┌──

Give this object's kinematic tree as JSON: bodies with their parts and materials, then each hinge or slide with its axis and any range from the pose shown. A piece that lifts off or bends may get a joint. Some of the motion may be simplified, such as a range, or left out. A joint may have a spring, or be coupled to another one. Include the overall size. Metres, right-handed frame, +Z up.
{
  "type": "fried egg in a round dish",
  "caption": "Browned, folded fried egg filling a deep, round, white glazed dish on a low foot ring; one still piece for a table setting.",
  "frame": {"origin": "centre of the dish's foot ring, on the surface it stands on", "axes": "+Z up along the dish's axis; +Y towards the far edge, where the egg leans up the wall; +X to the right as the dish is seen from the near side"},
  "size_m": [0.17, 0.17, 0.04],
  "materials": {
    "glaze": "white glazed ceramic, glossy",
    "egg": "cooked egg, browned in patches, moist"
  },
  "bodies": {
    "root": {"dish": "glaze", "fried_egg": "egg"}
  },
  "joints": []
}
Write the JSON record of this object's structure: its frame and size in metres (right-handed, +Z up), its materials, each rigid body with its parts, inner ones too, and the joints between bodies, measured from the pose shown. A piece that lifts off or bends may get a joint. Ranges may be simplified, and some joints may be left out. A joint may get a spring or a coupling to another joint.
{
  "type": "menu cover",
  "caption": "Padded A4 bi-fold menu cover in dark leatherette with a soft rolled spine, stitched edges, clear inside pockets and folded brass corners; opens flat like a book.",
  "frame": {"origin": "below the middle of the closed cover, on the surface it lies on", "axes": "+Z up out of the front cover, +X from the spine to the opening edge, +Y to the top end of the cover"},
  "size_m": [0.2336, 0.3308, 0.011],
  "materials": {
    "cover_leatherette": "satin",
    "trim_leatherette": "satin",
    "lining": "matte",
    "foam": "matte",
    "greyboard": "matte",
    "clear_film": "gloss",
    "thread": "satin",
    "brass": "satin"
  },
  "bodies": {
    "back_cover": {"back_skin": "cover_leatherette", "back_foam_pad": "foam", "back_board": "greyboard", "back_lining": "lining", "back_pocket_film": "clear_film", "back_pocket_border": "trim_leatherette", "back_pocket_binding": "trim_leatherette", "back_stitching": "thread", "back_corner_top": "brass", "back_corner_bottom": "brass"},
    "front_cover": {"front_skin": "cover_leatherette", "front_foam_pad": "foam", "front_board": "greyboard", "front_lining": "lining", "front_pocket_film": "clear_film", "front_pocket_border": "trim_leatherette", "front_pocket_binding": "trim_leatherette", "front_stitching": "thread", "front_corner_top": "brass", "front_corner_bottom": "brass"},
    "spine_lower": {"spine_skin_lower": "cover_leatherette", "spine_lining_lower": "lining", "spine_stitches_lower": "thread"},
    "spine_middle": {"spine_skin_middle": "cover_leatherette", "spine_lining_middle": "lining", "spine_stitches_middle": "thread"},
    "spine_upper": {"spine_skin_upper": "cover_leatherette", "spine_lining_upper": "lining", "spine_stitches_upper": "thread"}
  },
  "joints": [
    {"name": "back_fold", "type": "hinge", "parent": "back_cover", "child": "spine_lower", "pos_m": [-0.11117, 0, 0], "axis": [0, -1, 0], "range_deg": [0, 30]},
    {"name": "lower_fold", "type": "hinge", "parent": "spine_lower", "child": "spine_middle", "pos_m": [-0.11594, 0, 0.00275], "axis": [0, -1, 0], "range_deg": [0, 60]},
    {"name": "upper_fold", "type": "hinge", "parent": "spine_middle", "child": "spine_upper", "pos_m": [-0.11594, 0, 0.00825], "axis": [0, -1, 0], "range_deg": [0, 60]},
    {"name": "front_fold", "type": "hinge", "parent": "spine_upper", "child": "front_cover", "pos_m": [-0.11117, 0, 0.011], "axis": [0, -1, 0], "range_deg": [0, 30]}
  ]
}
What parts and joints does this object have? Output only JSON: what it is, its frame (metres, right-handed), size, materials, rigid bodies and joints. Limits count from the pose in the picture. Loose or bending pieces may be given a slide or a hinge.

└──

Given request | Transcribe the material above in its entirety. Match it exactly.

The completed task |
Give this object's kinematic tree as JSON: bodies with their parts and materials, then each hinge or slide with its axis and any range from the pose shown. A piece that lifts off or bends may get a joint. Some of the motion may be simplified, such as a range, or left out. A joint may have a spring, or be coupled to another one. Include the overall size. Metres, right-handed frame, +Z up.
{
  "type": "fried egg in a round dish",
  "caption": "Browned, folded fried egg filling a deep, round, white glazed dish on a low foot ring; one still piece for a table setting.",
  "frame": {"origin": "centre of the dish's foot ring, on the surface it stands on", "axes": "+Z up along the dish's axis; +Y towards the far edge, where the egg leans up the wall; +X to the right as the dish is seen from the near side"},
  "size_m": [0.17, 0.17, 0.04],
  "materials": {
    "glaze": "white glazed ceramic, glossy",
    "egg": "cooked egg, browned in patches, moist"
  },
  "bodies": {
    "root": {"dish": "glaze", "fried_egg": "egg"}
  },
  "joints": []
}
Write the JSON record of this object's structure: its frame and size in metres (right-handed, +Z up), its materials, each rigid body with its parts, inner ones too, and the joints between bodies, measured from the pose shown. A piece that lifts off or bends may get a joint. Ranges may be simplified, and some joints may be left out. A joint may get a spring or a coupling to another joint.
{
  "type": "menu cover",
  "caption": "Padded A4 bi-fold menu cover in dark leatherette with a soft rolled spine, stitched edges, clear inside pockets and folded brass corners; opens flat like a book.",
  "frame": {"origin": "below the middle of the closed cover, on the surface it lies on", "axes": "+Z up out of the front cover, +X from the spine to the opening edge, +Y to the top end of the cover"},
  "size_m": [0.2336, 0.3308, 0.011],
  "materials": {
    "cover_leatherette": "satin",
    "trim_leatherette": "satin",
    "lining": "matte",
    "foam": "matte",
    "greyboard": "matte",
    "clear_film": "gloss",
    "thread": "satin",
    "brass": "satin"
  },
  "bodies": {
    "back_cover": {"back_skin": "cover_leatherette", "back_foam_pad": "foam", "back_board": "greyboard", "back_lining": "lining", "back_pocket_film": "clear_film", "back_pocket_border": "trim_leatherette", "back_pocket_binding": "trim_leatherette", "back_stitching": "thread", "back_corner_top": "brass", "back_corner_bottom": "brass"},
    "front_cover": {"front_skin": "cover_leatherette", "front_foam_pad": "foam", "front_board": "greyboard", "front_lining": "lining", "front_pocket_film": "clear_film", "front_pocket_border": "trim_leatherette", "front_pocket_binding": "trim_leatherette", "front_stitching": "thread", "front_corner_top": "brass", "front_corner_bottom": "brass"},
    "spine_lower": {"spine_skin_lower": "cover_leatherette", "spine_lining_lower": "lining", "spine_stitches_lower": "thread"},
    "spine_middle": {"spine_skin_middle": "cover_leatherette", "spine_lining_middle": "lining", "spine_stitches_middle": "thread"},
    "spine_upper": {"spine_skin_upper": "cover_leatherette", "spine_lining_upper": "lining", "spine_stitches_upper": "thread"}
  },
  "joints": [
    {"name": "back_fold", "type": "hinge", "parent": "back_cover", "child": "spine_lower", "pos_m": [-0.11117, 0, 0], "axis": [0, -1, 0], "range_deg": [0, 30]},
    {"name": "lower_fold", "type": "hinge", "parent": "spine_lower", "child": "spine_middle", "pos_m": [-0.11594, 0, 0.00275], "axis": [0, -1, 0], "range_deg": [0, 60]},
    {"name": "upper_fold", "type": "hinge", "parent": "spine_middle", "child": "spine_upper", "pos_m": [-0.11594, 0, 0.00825], "axis": [0, -1, 0], "range_deg": [0, 60]},
    {"name": "front_fold", "type": "hinge", "parent": "spine_upper", "child": "front_cover", "pos_m": [-0.11117, 0, 0.011], "axis": [0, -1, 0], "range_deg": [0, 30]}
  ]
}
What parts and joints does this object have? Output only JSON: what it is, its frame (metres, right-handed), size, materials, rigid bodies and joints. Limits count from the pose in the picture. Loose or bending pieces may be given a slide or a hinge.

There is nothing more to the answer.